### [Stated exercise]
Each line below should be reproduced without any alteration.

### [Task input]

════════════════════

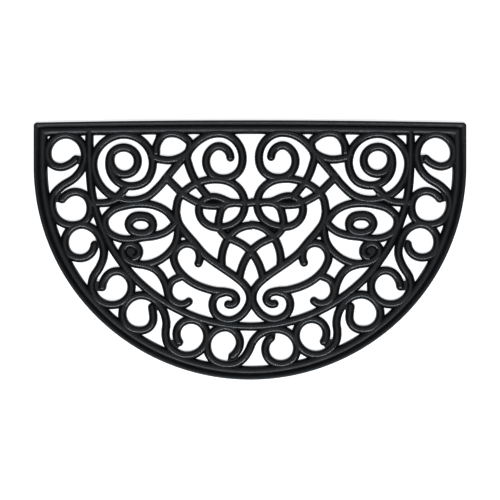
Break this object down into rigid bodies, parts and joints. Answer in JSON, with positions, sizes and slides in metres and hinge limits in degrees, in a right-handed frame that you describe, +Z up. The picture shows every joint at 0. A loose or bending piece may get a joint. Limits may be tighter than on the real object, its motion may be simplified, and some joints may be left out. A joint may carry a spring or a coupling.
{
  "type": "rubber doormat",
  "caption": "Half-round openwork doormat moulded in one piece of black rubber, with scrollwork bars inside a grooved rim, for scraping shoes at a door.",
  "frame": {"origin": "on the floor under the middle of the mat's length and width", "axes": "+X to the right along the straight edge, +Y towards the straight edge (the door side), +Z up from the floor"},
  "size_m": [0.762, 0.457, 0.009],
  "materials": {
    "rubber": "satin"
  },
  "bodies": {
    "root": {"mat": "rubber"}
  },
  "joints": []
}
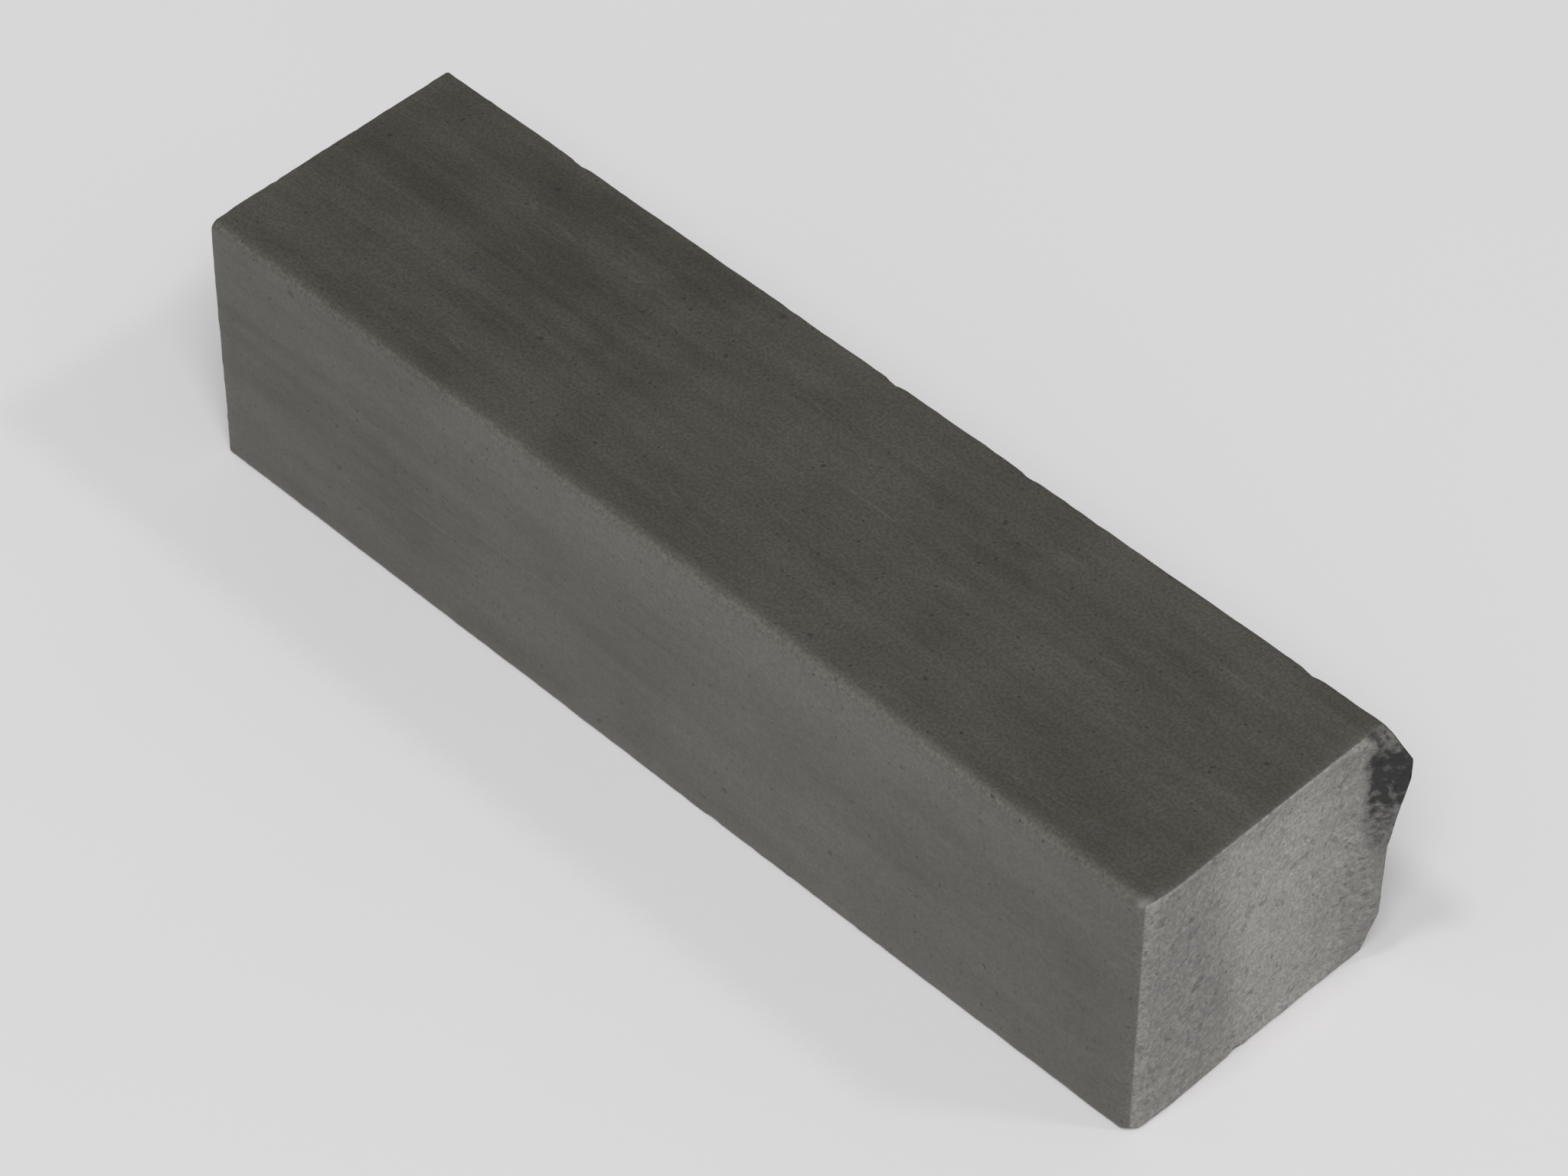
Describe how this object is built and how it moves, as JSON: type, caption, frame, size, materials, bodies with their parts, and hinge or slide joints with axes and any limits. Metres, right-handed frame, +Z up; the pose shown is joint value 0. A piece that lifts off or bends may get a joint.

════════════════════

### [Task answer]
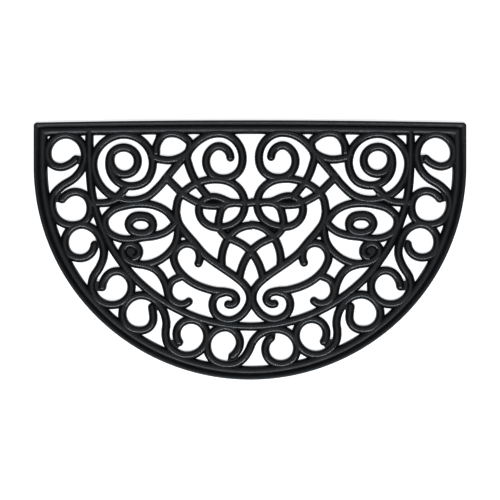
Break this object down into rigid bodies, parts and joints. Answer in JSON, with positions, sizes and slides in metres and hinge limits in degrees, in a right-handed frame that you describe, +Z up. The picture shows every joint at 0. A loose or bending piece may get a joint. Limits may be tighter than on the real object, its motion may be simplified, and some joints may be left out. A joint may carry a spring or a coupling.
{
  "type": "rubber doormat",
  "caption": "Half-round openwork doormat moulded in one piece of black rubber, with scrollwork bars inside a grooved rim, for scraping shoes at a door.",
  "frame": {"origin": "on the floor under the middle of the mat's length and width", "axes": "+X to the right along the straight edge, +Y towards the straight edge (the door side), +Z up from the floor"},
  "size_m": [0.762, 0.457, 0.009],
  "materials": {
    "rubber": "satin"
  },
  "bodies": {
    "root": {"mat": "rubber"}
  },
  "joints": []
}
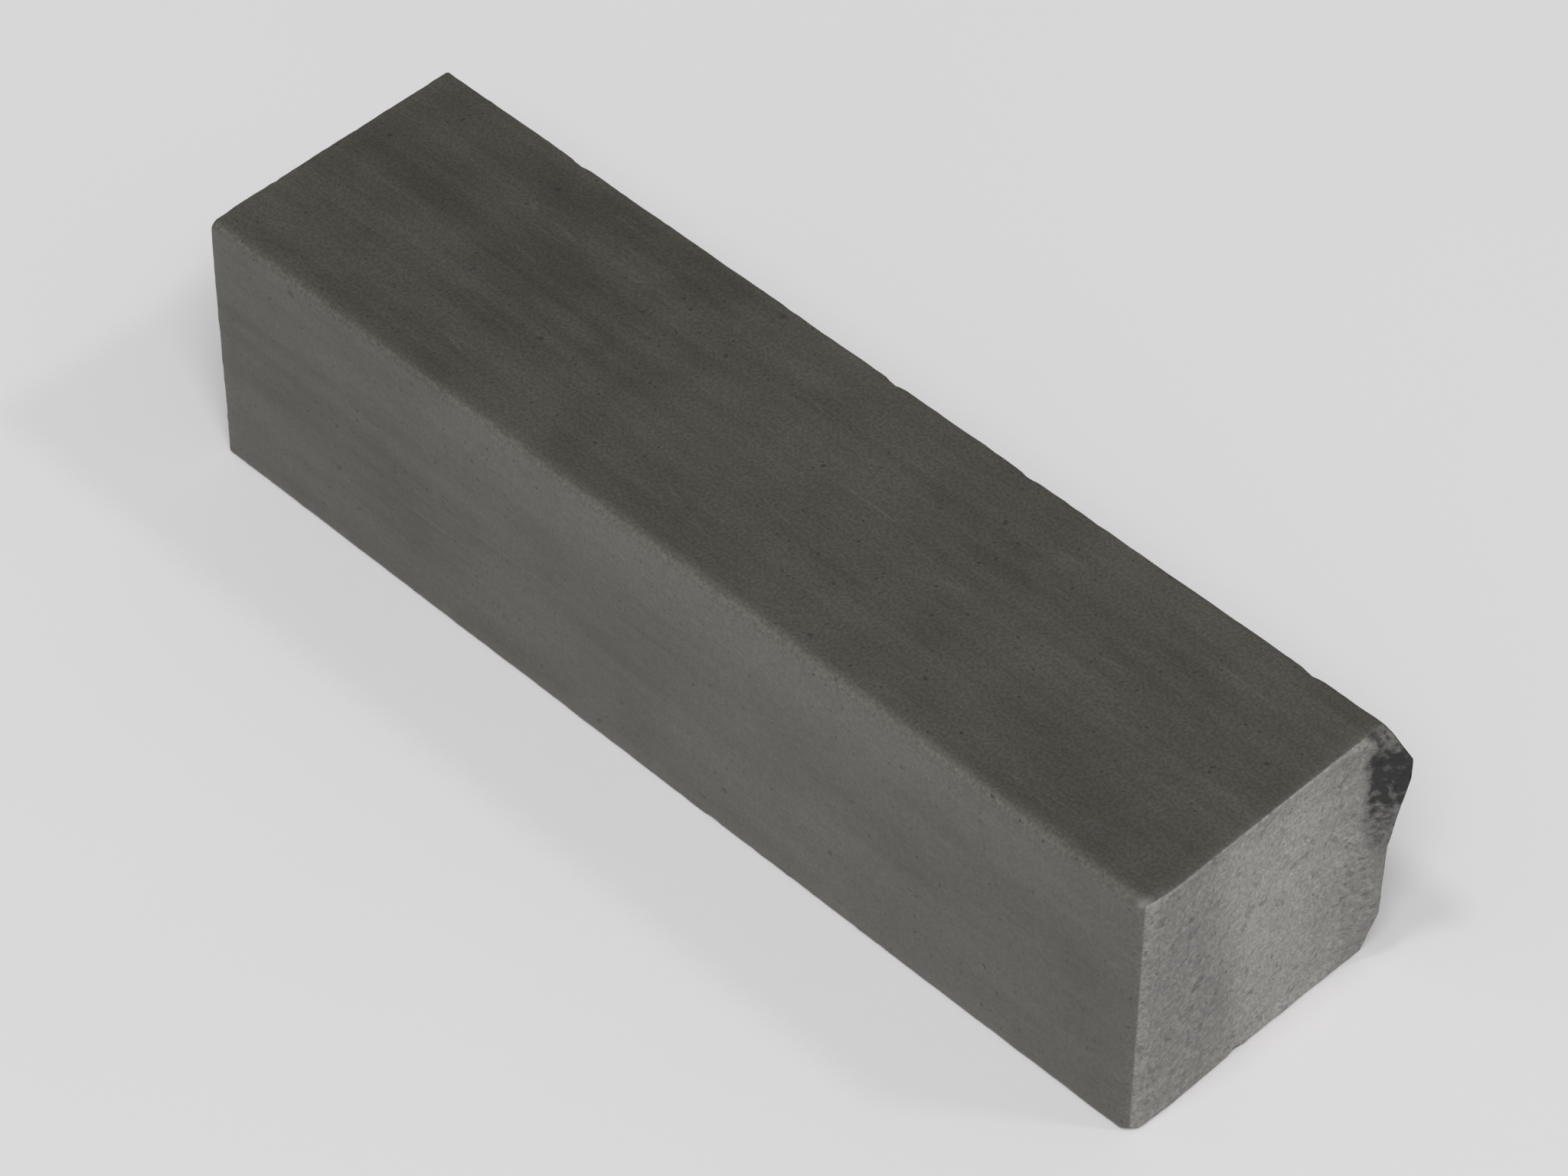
Describe how this object is built and how it moves, as JSON: type, caption, frame, size, materials, bodies with their parts, and hinge or slide joints with axes and any limits. Metres, right-handed frame, +Z up; the pose shown is joint value 0. A piece that lifts off or bends may get a joint.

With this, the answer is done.